Anybody who could take such a complicated topic, like construction loans and mortgages, and make it that simple to understand must be really good at building homes, they told us.
“You sound like the kind of people we want to work with,” they’d say.
In the grand scheme of things, it wasn’t an earth-shattering article. I’m not the world’s greatest writer, and that small company I used to work for barely even builds homes anymore. You’ve never heard of them.
But that’s not the point. To me, the point was that I found a way to cut through all the bullshit and stop wondering about hypothetical “users” in a fake world that doesn’t exist anywhere outside of VC-funded tech companies that go bankrupt and marketing textbooks.
I just listened to real people, in real life, about their real problems and gave them real answers to their real questions. When they contacted us, we built them a real house that I really walked through and took pictures of when it was all said and done.
Handing over the keys to the new homeowners when the construction process was all said and done never got old to me.

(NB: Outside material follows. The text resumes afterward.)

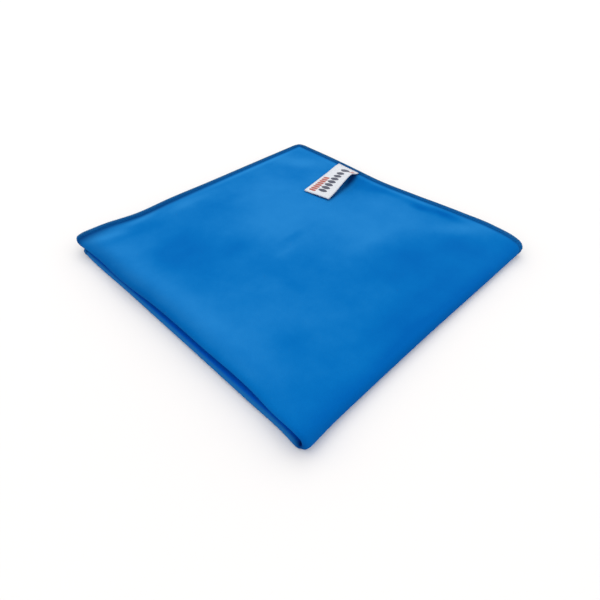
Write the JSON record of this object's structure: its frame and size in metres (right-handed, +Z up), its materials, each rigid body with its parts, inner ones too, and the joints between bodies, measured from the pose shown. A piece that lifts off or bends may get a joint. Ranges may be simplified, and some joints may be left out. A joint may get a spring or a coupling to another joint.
{
  "type": "microfibre cloth",
  "caption": "Square microfibre cleaning cloth folded twice into a flat pad, with an overlocked hem on its open edges and a small sewn-in label on the top layer.",
  "frame": {"origin": "on the surface that the cloth lies on, under the middle of its bounding box", "axes": "+Z up through the layers; +X from the edge with the two stacked folds to the hemmed edge that the label is sewn into; +Y from the single wide fold to the other hemmed edge"},
  "size_m": [0.2038, 0.2066, 0.0131],
  "materials": {
    "microfibre": "matt suede-like knitted microfibre, bright blue, with a darker overlocked edge",
    "label_satin": "smooth white satin ribbon"
  },
  "bodies": {
    "root": {"cloth": "microfibre", "label": "label_satin"}
  },
  "joints": []
}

I loved attending our “key ceremonies” at the very end, where we’d share desserts, pop a bottle of real champagne, and take photos of the happy new homeowners as we gave them the keys to their dream homes.
I would smell the “new house smell” and look at them smiling for the camera, knowing, “I helped make this happen. This family built a home with our company because they found us on the internet… because of me.”
That was a really good feeling.
In all, the articles I wrote for the company brought in new customers that probably generated about $15 million in revenue. But that one, single article I wrote about construction loans: that one by itself brought in $5 million. I know, because “track everything” is one of my mottos in business, and I know my numbers well.
I have pictures of actual homes that are built on the ground in Colorado, that will be there for many, many decades, that I can prove came directly from that one, lone article I wrote on construction loans and mortgages.
Isn’t that nuts? Who knew that such a boring topic—mortgage lending—could be so interesting?
And that’s the true story of how I made $5 million for my employer with one sandwich.
Well, if you take out the $38.50 or so that I spent on the company credit card for the actual food itself, I suppose I should be more accurate:
That’s the true story of how I made $4,999,961.50 for my employer with one sandwich.
That was the best sandwich I ever ate.